Fortunately in Scala people try to do FP so by default we assume that we are safe. Unfortunately here the truth is not always aligned with our beliefs as you might expect — because of improper use of Option, again.

I’ve seen a lot of case classes where some values were Options just only because at the stage of initialization we didn’t have all the required data to fill it completely so some fields were left None and then at some stage initialized with proper data (or not). In that scenario, I’d told my younger self: when you cannot initialize your object at once then consider splitting it into two separate entities.

Additionally, do you feel the temptation to somehow use that fact and bind additional meaning to that place? A good candidate would be for example to check, let’s say, deliveryTime and when None then assume in our code that the Order was not delivered yet.

Conclusions

With all of the above we see that in general, we have one root cause of all problems with Option attaching implicit meaning to the fact of the existence of the data in it. Making any assumptions on that is that same as we would assign some meaning to the fact of the size of the collection of data we received from somewhere.

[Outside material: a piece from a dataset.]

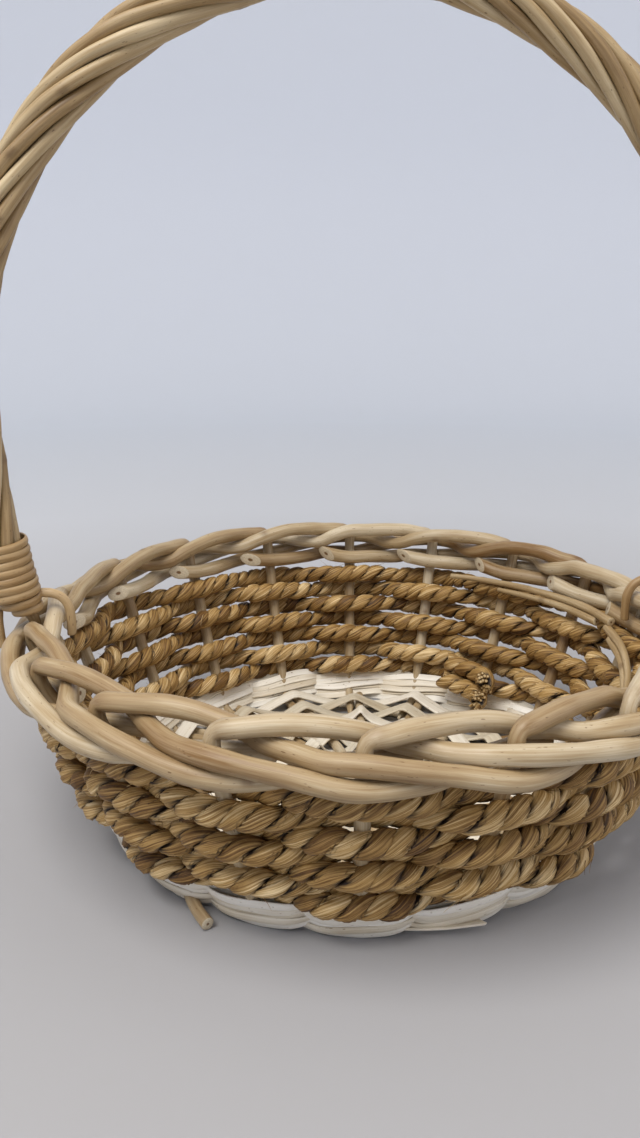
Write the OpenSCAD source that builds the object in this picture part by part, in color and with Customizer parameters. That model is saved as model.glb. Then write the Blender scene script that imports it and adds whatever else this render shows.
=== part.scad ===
// Round willow and seagrass basket with a fixed bow handle.
// A flat base of sticks and split strips, upright willow stakes, seven courses of
// seagrass rope and a border made of the stakes' own ends. The bow stands in the XZ
// plane. Origin at the middle of the underside, +Z up, millimetres.

/* [Basket] */
// Radius of the stake line where the wall leaves the base
foot_radius = 111; // [109:1:112]
// Radius of the ring that the border is laid round
rim_radius = 140.5; // [139:0.5:142]
// Height of the border's underside
wall_top = 73.4; // [73:0.1:76]
// How fast the wall spreads as it leaves the base
wall_flare = 0.5; // [0.485:0.005:0.51]
// How much the wall straightens up as it rises
wall_curve = 0.0017; // [0.0016:0.0001:0.0019]

/* [Stakes and border] */
// Number of upright stakes, an even number
stake_count = 18; // [18:2:18]
// Radius of a stake
stake_r = 2.8; // [2.4:0.1:2.8]
// Radius of the same rod in the border
border_r = 3.2; // [2.6:0.1:3.2]
// Turn of the stakes about the axis, measured from the bow's plane
stake_turn = 3.4; // [3:0.1:4]

/* [Rope] */
// Number of rope courses
rope_courses = 7; // [5:1:7]
// Radius of the rope
rope_r = 3.75; // [3:0.05:3.75]
// Height of the lowest course
rope_z0 = 22.4; // [22.3:0.1:22.5]
// Rise from one course to the next
rope_pitch = 7.6; // [7.55:0.05:7.65]

/* [Base] */
// Radius of a base stick
stick_r = 2.5; // [2:0.1:2.5]
// Number of split-strip courses in the base
strip_courses = 8; // [4:1:8]
// Width of a base strip
strip_w = 8.2; // [6:0.1:8.2]
// Thickness of a base strip
strip_t = 1.2; // [0.8:0.1:1.2]

/* [Handle] */
// Half width of the bow, at the middle of its thickness
bow_radius = 158; // [150:1:166]
// Height of the centre of the bow's half circle
bow_centre_z = 190; // [180:1:200]
// Radius of the core rod
core_r = 4.2; // [3.5:0.1:4.2]
// Number of roping rods round the core
roping_rods = 8; // [8:1:8]
// Radius of a roping rod
roping_r = 2.55; // [2:0.05:2.55]
// Length of the bow that one turn of the roping takes
roping_lead = 185; // [150:5:220]
// Wraps in each foot binding
wraps = 9; // [6:1:9]

/* [Hidden] */
gap = 0.2;                        // clearance between pieces that touch
step_angle = 360 / stake_count;
stick_z = strip_t + stick_r + 0.1; // centre height of the base sticks
stick_side = stake_r + stick_r + 0.3;  // a stick lies this far beside its stake
wall_foot_z = 9.5;
rope_swing = stake_r + rope_r + 2 * gap;
edge_r = foot_radius - 1.7;       // radius and height of the lower row of edge strands
edge_z = 5.6;
band_z = 14.2;                    // height of the upper row of edge strands
rod_colour = [0.80, 0.68, 0.50];
rope_colour = [0.58, 0.44, 0.24];
strip_colour = [0.86, 0.81, 0.70];

// Border route of one rod: [stakes passed, offset outward, height over the underside]
BORDER_ROUTE = [
    [0, -0.7, 5.2], [0, 0.8, 9], [0, 1, 12.5], [0.02, 0.8, 15.2], [0.07, 0.2, 16.6],
    [0.15, -0.8, 17], [0.3, -2.7, 17.1], [0.5, -5.1, 16.9], [0.8, -7.5, 15.8], [1, -7.9, 14.6],
    [1.2, -7.5, 12.6], [1.35, -5.8, 10.9], [1.55, -0.9, 10.2], [1.75, 4.9, 10.8],
    [2, 7.7, 10.7], [2.5, 9, 7.9], [3, 8.3, 3.9], [3.25, 6.2, 3.4], [3.5, 0.5, 3.4],
    [3.75, -6.2, 4.2], [4, -8.7, 4.8], [4.3, -10.2, 6.2]];
// Foot of the core rod: [distance from the axis, height, radius], from the tip up
CORE_FOOT = [[wall_radius(43), 43, 1.5], [wall_radius(55.5), 55.5, 2.3],
             [wall_radius(68), 68, 2], [wall_radius(72.8) + 0.9, 72.8, 1.9],
             [139.1, 76.4, 1.9], [140.4, 81, 2.2], [140.4, 86, 2.3], [141.8, 91.5, 2.6],
             [144.5, 96, 3.3]];
CORE_TOP_OF_FOOT = 102;           // height at which the foot becomes the bow's leg
LEG_RADIUS = 450;                 // the legs below the half circle curve in gently
// Foot binding: [height, middle of the wraps from the axis, radius of the wraps]
BINDING = [[94.5, 143.7, 5.8], [98, 146.1, 8.3], [101.5, 148.8, 10.4], [104.5, 149.8, 10.9],
           [115, 151.7, 10.9], [126, 153.4, 10.9]];
// Route of the inner and outer lashing legs: [distance from the axis, height]
LASH_OUTSIDE = [[155.4, 95.5], [155.8, 91], [155.6, 85], [154.9, 79]];
LASH_INSIDE = [[136.4, 101], [133.5, 101], [129.5, 99.2], [126.6, 94.5], [126, 88], [126.2, 82]];

// Thin ends of the roping, laid along the inside of the wall from one foot. Each is
// [angle from the bow, distance outside the stake line, height].
ROPING_TAILS = [
    [[3, -13.3, 77.5], [14, -13, 77.3], [26, -12.6, 76.4], [38, -12.2, 75.6], [50, -12, 75],
     [56, -12, 74.6]],
    [[9, -12.9, 73.6], [20, -12.9, 73.2], [31, -12.9, 72.6], [42, -12.9, 72]],
    [[4, -13, 74], [-5, -13, 71.5], [-14, -13, 67], [-24, -13, 60]],
    [[1, -13, 70.4], [-8, -13, 66.6], [-17, -13, 60.5], [-25, -13, 53]]];

// ---- Sweeping a section along a route ----

function unit(v) = v / norm(v);
function polar(angle, r, z) = [r * cos(angle), r * sin(angle), z];
// Radius of the stake line at a height
function wall_radius(z) =
    let (rise = z - wall_foot_z) foot_radius + wall_flare * rise - wall_curve * rise * rise;
function last(list) = list[len(list) - 1];

// Direction of the route at point i
function heading(route, i, closed) =
    let (n = len(route))
    closed ? unit(route[(i + 1) % n] - route[(i + n - 1) % n])
           : unit(route[min(i + 1, n - 1)] - route[max(i - 1, 0)]);
// The part of v that is square to t
function square_to(v, t) = unit(v - (v * t) * t);
// One side direction per point, carried along an open route without twisting
function carried_sides(route, first_side) =
    [for (i = 0, side = square_to(first_side, heading(route, 0, false)); i < len(route);
          i = i + 1,
          side = square_to(side, heading(route, min(i, len(route) - 1), false))) side];
function ring_points(centre, side, along, section) =
    let (other = cross(along, side))
    [for (p = section) centre + p[0] * side + p[1] * other];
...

Those observations lead to several actions to be taken when dealing with options — and the most of them is to always as soon as possible transform Option your receive from somewhere to any data structure that is meaningful in the domain. We should just treat Option as another primitive in our programming language toolkit, use it at some level of abstraction but never crop up to your domain level where everything can matter.

Sooner or later someone from your team, your successors or even older you will start to add domain meaning to the lack of value, and this meaning will be implicit and forgotten in a few months in future.